2. The Hurt Locker- 8.75/10
I'm really not sure why I liked this movie so much. I don't get into politcal movies, and I've never much been a fan of war films either, but I really, really liked this movie. It was different, gritty, and threw me right into the Iraq war. It had the interesting way of not being biased to one political take on the war or the other. It was more about the people, how they dealt with the war, and their feelings. I don't know why, but it was so good. 

1. Oliver!- 9/10
Childhood favourite, there's always a bias. This film never gets old, the music is fabulous and it's just so fun. I love this movie. 
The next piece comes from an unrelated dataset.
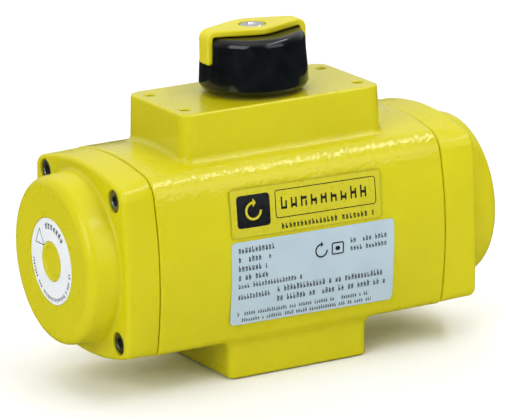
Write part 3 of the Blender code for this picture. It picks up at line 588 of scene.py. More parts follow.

So there you go, everyone. All 30 of the Best Picture's I've watched, ranked from worst to best. I know many will disagree, but I have a funny taste in movies. Enjoy!

Sunday, 15 April 2012


Titanic, 1997
Directed by James Cameron
Nominated for 14 Oscars, Won 11
Up Against: As Good As It Gets, Full Monty, Good Will Hunting, LA Confidental

We all know the story of Titanic, especially now, with the world reminding us of it's 100th anniversary since it's sinking. For those of you who've been hiding under a rock, Titanic was, at the time, the largest ship in the world, and was struck by an iceberg on it's maiden voyage, killing 68.2% of all people on board, around 1523 people. The movie follows 2 young people. Jack Dawson, a young man who wins his ticket onto the Titanic in a poker game. He's poor, but has big dreams and takes nothing in life for granted. When he sets eyes on Rose, he makes a connection that will change his life. Rose is an upper class lady, engaged to marry a very rich man. But Rose is unhappy with her life. She detests everyone around her, and wants to live life, and see the world, not to submit to a husband whom she doesn't love, or do what people tell her to. She meets Jack while trying to work up the courage to jump off the end of the Titanic, to kill herself. He convinces her to stay, and saves her life when she slips and almost falls into the water after trying to climb back onto the boat. After this, the two find themselves falling in love.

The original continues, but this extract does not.